>> start Data
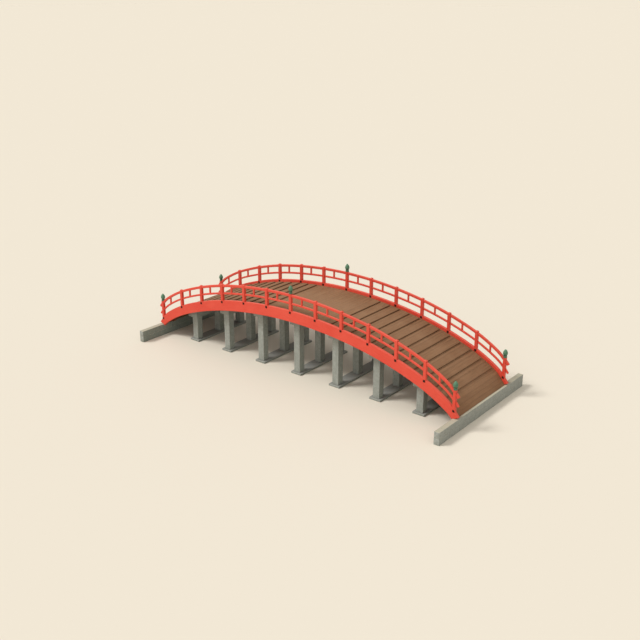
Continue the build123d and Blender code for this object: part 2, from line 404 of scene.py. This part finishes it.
def vermilion():
    """Red paint on timber: clouded, brushed along the grain, rubbed through on the arrises, and
    painted paler on its tops as painted light.
    """
    p = Paint("vermilion_paint")
    grain, place = p.kept("grain", "Vector"), p.place()
    weather = p.cloud(place, 0.55, 4, 0.6)
    brush = p.cloud(p.stretch(grain, (2.5, 45, 45)), 1.0, 3, 0.6)
    colour = p.mix(p.spread(weather, 0.35, 0.68), (0.645, 0.050, 0.026), (0.705, 0.076, 0.043))
    colour = p.mix(p.spread(brush, 0.40, 0.75, 0, 0.35), colour, (0.76, 0.120, 0.078))
    shade = p.spread(p.kept("shade"), 0, 1, 0.0, 0.16)
    colour = p.mix(shade, colour, (0.54, 0.040, 0.022))
    # Painted light: faces that look up are painted paler, standing for the light that falls on them
    # from above.
    painted_light_from_above = p.part(p.facing(), "Z")
    colour = p.mix(p.spread(painted_light_from_above, 0.2, 0.9, 0, 0.17), colour, (0.80, 0.190, 0.130))
    grime = p.spread(p.cloud(place, 2.3, 5, 0.7), 0.56, 0.80, 0, 0.35)
    colour = p.mix(grime, colour, (0.45, 0.045, 0.025))
    rub = p.maths("MULTIPLY", p.kept("arris_and_shade"), p.spread(p.cloud(place, 9.0, 4, 0.65), 0.56, 0.68))
    colour = p.mix(p.maths("MULTIPLY", rub, 0.55), colour, (0.33, 0.10, 0.055))
    height = p.maths("ADD", p.maths("MULTIPLY", brush, 0.7), p.maths("MULTIPLY", rub, -0.8))
    roughness = p.spread(weather, 0.3, 0.7, 0.42, 0.60)
    return p.close(colour, roughness, p.bump(height, 0.0012, 0.6), specular=0.35)


def timber(name, dark, pale, worn, walked=0.0, edges=0.35, spread=0.42):
    """Weathered boards: long grain, a shade for each, dark pores and arrises, worn in patches.

    Where people walk it is paler along the middle. Below 1.2 m it is painted a little darker, a
    painted shade for the steep foot of the slope, which turns away from the light.
    """
    p = Paint(name)
    grain, place = p.kept("grain", "Vector"), p.place()
    figure = p.cloud(p.stretch(grain, (1.1, 13, 13)), 1.0, 5, 0.62, 0.8)
    pores = p.cloud(p.stretch(grain, (7, 150, 150)), 1.0, 3, 0.6)
    colour = p.mix(p.spread(figure, 0.30, 0.70), dark, pale)
    colour = p.mix(p.spread(p.kept("shade"), 0, 1, 0, spread), colour, dark)
    colour = p.mix(p.spread(pores, 0.50, 0.72, 0, 0.35), colour, tuple(c * 0.45 for c in dark))
    colour = p.mix(p.spread(p.cloud(place, 0.8, 4, 0.6), 0.45, 0.75, 0, 0.40), colour, worn)
    # Dark arrises; on the foot battens the same mix paints shade down their sides and along the edges
    # of their tops.
    colour = p.mix(p.maths("MULTIPLY", p.kept("arris_and_shade"), edges), colour, tuple(c * 0.5 for c in dark))
    if walked:
        middle = p.spread(p.maths("ABSOLUTE", p.part(place, "Y")), 0.4, 1.9, walked, 0.0)
        colour = p.mix(middle, colour, worn)
        # Painted shade: below 1.2 m the boards are painted darker, where the steep slope turns from
        # the light.
        darker_low_down = p.spread(p.part(place, "Z"), 0.95, 1.20, 0.15, 0.0)
        colour = p.mix(darker_low_down, colour, dark)
    height = p.maths("ADD", figure, p.maths("MULTIPLY", pores, 0.5))
    return p.close(colour, p.spread(figure, 0.3, 0.7, 0.62, 0.80), p.bump(height, 0.003, 0.7),
                   specular=0.25)


def stone(name, dark, pale, speck, painted_top_light, painted_end_shade):
    """Dressed granite: speckled, clouded and streaked by rain, a little darker at its foot.

    Its tops are painted paler, as painted light. Faces that look along the bridge are painted darker
    and a little green, as painted shade, but for the walls' land sides.
    """
    p = Paint(name)
    place = p.place()
    specks = p.cloud(place, 95, 2, 0.7)
    mottle = p.cloud(place, 7, 5, 0.65)
    broad = p.cloud(p.stretch(place, (1.3, 1.3, 0.5)), 1.0, 4, 0.6)
    streak = p.cloud(p.stretch(place, (9, 9, 0.7)), 1.0, 3, 0.6)
    colour = p.mix(p.spread(mottle, 0.32, 0.70), dark, pale)
    colour = p.mix(p.spread(broad, 0.40, 0.72, 0, 0.40), colour, dark)
    colour = p.mix(p.spread(specks, 0.56, 0.66, 0, 0.55), colour, speck)
    colour = p.mix(p.spread(specks, 0.40, 0.30, 0, 0.30), colour, tuple(c * 1.35 for c in pale))
    colour = p.mix(p.spread(streak, 0.52, 0.80, 0, 0.35), colour, tuple(c * 0.6 for c in dark))
    colour = p.mix(p.spread(p.kept("shade"), 0, 4, 0, 0.88), colour, dark)
    painted_light_from_above = p.part(p.facing(), "Z")
    end_on = p.spread(p.maths("ABSOLUTE", p.part(p.facing(), "X")), 0.6, 0.9)
    reach = p.maths("ABSOLUTE", p.part(place, "X"))
    over_pond = p.spread(reach, WALL_FACE_X + 0.1, WALL_FACE_X + 0.2, 1, 0)
    shaded_end_faces = p.maths("MULTIPLY", end_on, over_pond)
    # Painted light: faces that look up are painted paler, as where the light falls on them.
    colour = p.mix(p.spread(painted_light_from_above, 0.6, 0.9, 0, 0.8), colour, painted_top_light)
    # Painted shade: faces that look along the bridge, on the columns and on the walls' pond sides, are
    # painted darker and a little green, where they stand in shade.
    colour = p.mix(p.maths("MULTIPLY", shaded_end_faces, painted_end_shade), colour, (0.110, 0.150, 0.110))
    rise = p.maths("ADD", p.part(place, "Z"), p.spread(broad, 0, 1, -0.20, 0.20))
    # A little darker towards the foot, below about 0.3 m.
    darker_low_down = p.spread(rise, 0.00, 0.30, 0.08, 0)
    colour = p.mix(darker_low_down, colour, (dark[0] * 0.50, dark[1] * 0.56, dark[2] * 0.48))
    height = p.maths("ADD", mottle, p.maths("MULTIPLY", specks, 0.35))
    return p.close(colour, 0.82, p.bump(height, 0.006, 0.7), specular=0.25)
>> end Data
— Objective —
Exactly reproduce the material above.

— Full output —
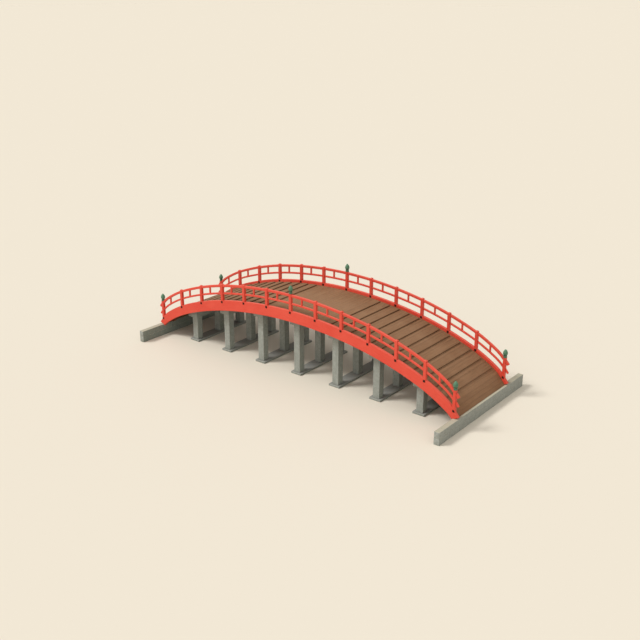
Continue the build123d and Blender code for this object: part 2, from line 404 of scene.py. This part finishes it.
def vermilion():
    """Red paint on timber: clouded, brushed along the grain, rubbed through on the arrises, and
    painted paler on its tops as painted light.
    """
    p = Paint("vermilion_paint")
    grain, place = p.kept("grain", "Vector"), p.place()
    weather = p.cloud(place, 0.55, 4, 0.6)
    brush = p.cloud(p.stretch(grain, (2.5, 45, 45)), 1.0, 3, 0.6)
    colour = p.mix(p.spread(weather, 0.35, 0.68), (0.645, 0.050, 0.026), (0.705, 0.076, 0.043))
    colour = p.mix(p.spread(brush, 0.40, 0.75, 0, 0.35), colour, (0.76, 0.120, 0.078))
    shade = p.spread(p.kept("shade"), 0, 1, 0.0, 0.16)
    colour = p.mix(shade, colour, (0.54, 0.040, 0.022))
    # Painted light: faces that look up are painted paler, standing for the light that falls on them
    # from above.
    painted_light_from_above = p.part(p.facing(), "Z")
    colour = p.mix(p.spread(painted_light_from_above, 0.2, 0.9, 0, 0.17), colour, (0.80, 0.190, 0.130))
    grime = p.spread(p.cloud(place, 2.3, 5, 0.7), 0.56, 0.80, 0, 0.35)
    colour = p.mix(grime, colour, (0.45, 0.045, 0.025))
    rub = p.maths("MULTIPLY", p.kept("arris_and_shade"), p.spread(p.cloud(place, 9.0, 4, 0.65), 0.56, 0.68))
    colour = p.mix(p.maths("MULTIPLY", rub, 0.55), colour, (0.33, 0.10, 0.055))
    height = p.maths("ADD", p.maths("MULTIPLY", brush, 0.7), p.maths("MULTIPLY", rub, -0.8))
    roughness = p.spread(weather, 0.3, 0.7, 0.42, 0.60)
    return p.close(colour, roughness, p.bump(height, 0.0012, 0.6), specular=0.35)


def timber(name, dark, pale, worn, walked=0.0, edges=0.35, spread=0.42):
    """Weathered boards: long grain, a shade for each, dark pores and arrises, worn in patches.

    Where people walk it is paler along the middle. Below 1.2 m it is painted a little darker, a
    painted shade for the steep foot of the slope, which turns away from the light.
    """
    p = Paint(name)
    grain, place = p.kept("grain", "Vector"), p.place()
    figure = p.cloud(p.stretch(grain, (1.1, 13, 13)), 1.0, 5, 0.62, 0.8)
    pores = p.cloud(p.stretch(grain, (7, 150, 150)), 1.0, 3, 0.6)
    colour = p.mix(p.spread(figure, 0.30, 0.70), dark, pale)
    colour = p.mix(p.spread(p.kept("shade"), 0, 1, 0, spread), colour, dark)
    colour = p.mix(p.spread(pores, 0.50, 0.72, 0, 0.35), colour, tuple(c * 0.45 for c in dark))
    colour = p.mix(p.spread(p.cloud(place, 0.8, 4, 0.6), 0.45, 0.75, 0, 0.40), colour, worn)
    # Dark arrises; on the foot battens the same mix paints shade down their sides and along the edges
    # of their tops.
    colour = p.mix(p.maths("MULTIPLY", p.kept("arris_and_shade"), edges), colour, tuple(c * 0.5 for c in dark))
    if walked:
        middle = p.spread(p.maths("ABSOLUTE", p.part(place, "Y")), 0.4, 1.9, walked, 0.0)
        colour = p.mix(middle, colour, worn)
        # Painted shade: below 1.2 m the boards are painted darker, where the steep slope turns from
        # the light.
        darker_low_down = p.spread(p.part(place, "Z"), 0.95, 1.20, 0.15, 0.0)
        colour = p.mix(darker_low_down, colour, dark)
    height = p.maths("ADD", figure, p.maths("MULTIPLY", pores, 0.5))
    return p.close(colour, p.spread(figure, 0.3, 0.7, 0.62, 0.80), p.bump(height, 0.003, 0.7),
                   specular=0.25)


def stone(name, dark, pale, speck, painted_top_light, painted_end_shade):
    """Dressed granite: speckled, clouded and streaked by rain, a little darker at its foot.

    Its tops are painted paler, as painted light. Faces that look along the bridge are painted darker
    and a little green, as painted shade, but for the walls' land sides.
    """
    p = Paint(name)
    place = p.place()
    specks = p.cloud(place, 95, 2, 0.7)
    mottle = p.cloud(place, 7, 5, 0.65)
    broad = p.cloud(p.stretch(place, (1.3, 1.3, 0.5)), 1.0, 4, 0.6)
    streak = p.cloud(p.stretch(place, (9, 9, 0.7)), 1.0, 3, 0.6)
    colour = p.mix(p.spread(mottle, 0.32, 0.70), dark, pale)
    colour = p.mix(p.spread(broad, 0.40, 0.72, 0, 0.40), colour, dark)
    colour = p.mix(p.spread(specks, 0.56, 0.66, 0, 0.55), colour, speck)
    colour = p.mix(p.spread(specks, 0.40, 0.30, 0, 0.30), colour, tuple(c * 1.35 for c in pale))
    colour = p.mix(p.spread(streak, 0.52, 0.80, 0, 0.35), colour, tuple(c * 0.6 for c in dark))
    colour = p.mix(p.spread(p.kept("shade"), 0, 4, 0, 0.88), colour, dark)
    painted_light_from_above = p.part(p.facing(), "Z")
    end_on = p.spread(p.maths("ABSOLUTE", p.part(p.facing(), "X")), 0.6, 0.9)
    reach = p.maths("ABSOLUTE", p.part(place, "X"))
    over_pond = p.spread(reach, WALL_FACE_X + 0.1, WALL_FACE_X + 0.2, 1, 0)
    shaded_end_faces = p.maths("MULTIPLY", end_on, over_pond)
    # Painted light: faces that look up are painted paler, as where the light falls on them.
    colour = p.mix(p.spread(painted_light_from_above, 0.6, 0.9, 0, 0.8), colour, painted_top_light)
    # Painted shade: faces that look along the bridge, on the columns and on the walls' pond sides, are
    # painted darker and a little green, where they stand in shade.
    colour = p.mix(p.maths("MULTIPLY", shaded_end_faces, painted_end_shade), colour, (0.110, 0.150, 0.110))
    rise = p.maths("ADD", p.part(place, "Z"), p.spread(broad, 0, 1, -0.20, 0.20))
    # A little darker towards the foot, below about 0.3 m.
    darker_low_down = p.spread(rise, 0.00, 0.30, 0.08, 0)
    colour = p.mix(darker_low_down, colour, (dark[0] * 0.50, dark[1] * 0.56, dark[2] * 0.48))
    height = p.maths("ADD", mottle, p.maths("MULTIPLY", specks, 0.35))
    return p.close(colour, 0.82, p.bump(height, 0.006, 0.7), specular=0.25)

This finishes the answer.